[Dataset rows]
◆ ◆ ◆ ◆ ◆
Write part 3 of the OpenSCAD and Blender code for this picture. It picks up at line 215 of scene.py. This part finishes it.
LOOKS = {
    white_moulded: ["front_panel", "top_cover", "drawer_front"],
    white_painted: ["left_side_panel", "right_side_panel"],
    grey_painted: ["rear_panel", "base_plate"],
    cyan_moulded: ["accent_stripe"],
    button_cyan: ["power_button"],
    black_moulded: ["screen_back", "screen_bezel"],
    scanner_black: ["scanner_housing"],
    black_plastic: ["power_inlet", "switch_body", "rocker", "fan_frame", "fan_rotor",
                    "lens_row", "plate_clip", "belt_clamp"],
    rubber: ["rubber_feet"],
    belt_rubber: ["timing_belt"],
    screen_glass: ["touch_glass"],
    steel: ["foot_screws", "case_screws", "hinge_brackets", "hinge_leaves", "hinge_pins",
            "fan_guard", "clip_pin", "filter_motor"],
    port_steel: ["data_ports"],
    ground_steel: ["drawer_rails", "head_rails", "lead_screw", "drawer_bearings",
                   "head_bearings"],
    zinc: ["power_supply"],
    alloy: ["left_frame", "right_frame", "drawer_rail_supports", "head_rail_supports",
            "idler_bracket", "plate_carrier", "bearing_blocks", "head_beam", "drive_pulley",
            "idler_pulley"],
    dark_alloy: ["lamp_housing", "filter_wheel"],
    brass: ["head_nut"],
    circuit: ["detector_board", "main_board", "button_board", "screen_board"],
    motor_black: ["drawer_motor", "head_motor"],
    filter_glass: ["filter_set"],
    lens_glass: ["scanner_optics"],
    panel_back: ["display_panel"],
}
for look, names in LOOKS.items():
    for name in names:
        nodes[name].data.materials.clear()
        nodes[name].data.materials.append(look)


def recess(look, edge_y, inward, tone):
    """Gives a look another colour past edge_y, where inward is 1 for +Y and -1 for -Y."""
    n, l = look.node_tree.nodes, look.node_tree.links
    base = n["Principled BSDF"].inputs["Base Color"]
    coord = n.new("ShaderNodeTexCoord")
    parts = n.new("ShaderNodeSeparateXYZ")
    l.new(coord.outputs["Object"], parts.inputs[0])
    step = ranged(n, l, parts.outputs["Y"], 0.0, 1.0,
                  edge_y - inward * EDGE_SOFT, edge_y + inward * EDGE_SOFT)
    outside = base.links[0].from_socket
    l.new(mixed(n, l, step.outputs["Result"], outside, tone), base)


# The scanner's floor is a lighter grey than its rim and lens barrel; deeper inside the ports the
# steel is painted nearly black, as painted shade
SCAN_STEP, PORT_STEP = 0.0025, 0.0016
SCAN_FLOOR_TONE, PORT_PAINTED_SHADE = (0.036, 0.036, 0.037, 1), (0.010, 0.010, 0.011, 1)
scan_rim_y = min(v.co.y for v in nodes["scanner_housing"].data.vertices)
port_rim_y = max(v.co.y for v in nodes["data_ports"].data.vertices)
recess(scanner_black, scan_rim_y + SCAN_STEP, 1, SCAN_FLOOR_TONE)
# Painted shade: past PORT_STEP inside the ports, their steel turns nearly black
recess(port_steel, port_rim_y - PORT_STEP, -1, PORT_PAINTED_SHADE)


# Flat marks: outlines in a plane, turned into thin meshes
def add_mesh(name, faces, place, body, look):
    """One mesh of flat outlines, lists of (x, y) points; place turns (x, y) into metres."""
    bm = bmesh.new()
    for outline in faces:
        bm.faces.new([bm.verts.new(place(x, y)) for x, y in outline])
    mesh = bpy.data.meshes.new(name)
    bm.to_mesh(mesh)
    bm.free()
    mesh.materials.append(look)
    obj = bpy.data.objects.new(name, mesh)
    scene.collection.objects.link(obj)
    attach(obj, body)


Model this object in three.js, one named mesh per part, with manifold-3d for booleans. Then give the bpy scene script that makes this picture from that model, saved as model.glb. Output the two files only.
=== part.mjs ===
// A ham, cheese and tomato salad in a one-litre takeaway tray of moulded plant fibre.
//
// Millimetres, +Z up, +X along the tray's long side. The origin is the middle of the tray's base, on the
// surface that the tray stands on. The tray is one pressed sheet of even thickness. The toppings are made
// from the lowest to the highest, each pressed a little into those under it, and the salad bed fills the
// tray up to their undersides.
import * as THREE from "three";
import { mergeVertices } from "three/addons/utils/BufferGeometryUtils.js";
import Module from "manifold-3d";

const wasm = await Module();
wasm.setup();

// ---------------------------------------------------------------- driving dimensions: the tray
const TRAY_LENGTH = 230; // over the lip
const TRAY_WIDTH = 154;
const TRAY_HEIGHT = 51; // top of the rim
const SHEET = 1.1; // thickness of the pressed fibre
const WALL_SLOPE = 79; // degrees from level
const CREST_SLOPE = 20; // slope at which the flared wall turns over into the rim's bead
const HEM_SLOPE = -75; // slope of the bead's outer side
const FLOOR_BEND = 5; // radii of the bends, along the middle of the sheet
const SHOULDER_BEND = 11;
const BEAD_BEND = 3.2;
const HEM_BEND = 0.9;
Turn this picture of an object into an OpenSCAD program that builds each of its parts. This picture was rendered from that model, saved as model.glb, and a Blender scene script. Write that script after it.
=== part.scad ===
◆ ◆ ◆ ◆ ◆
| Work to do |
Exactly reproduce the lines from the one containing "Turn this picture" through the end of the records, and only those lines.

| Answer to the problem |
Turn this picture of an object into an OpenSCAD program that builds each of its parts. This picture was rendered from that model, saved as model.glb, and a Blender scene script. Write that script after it.
=== part.scad ===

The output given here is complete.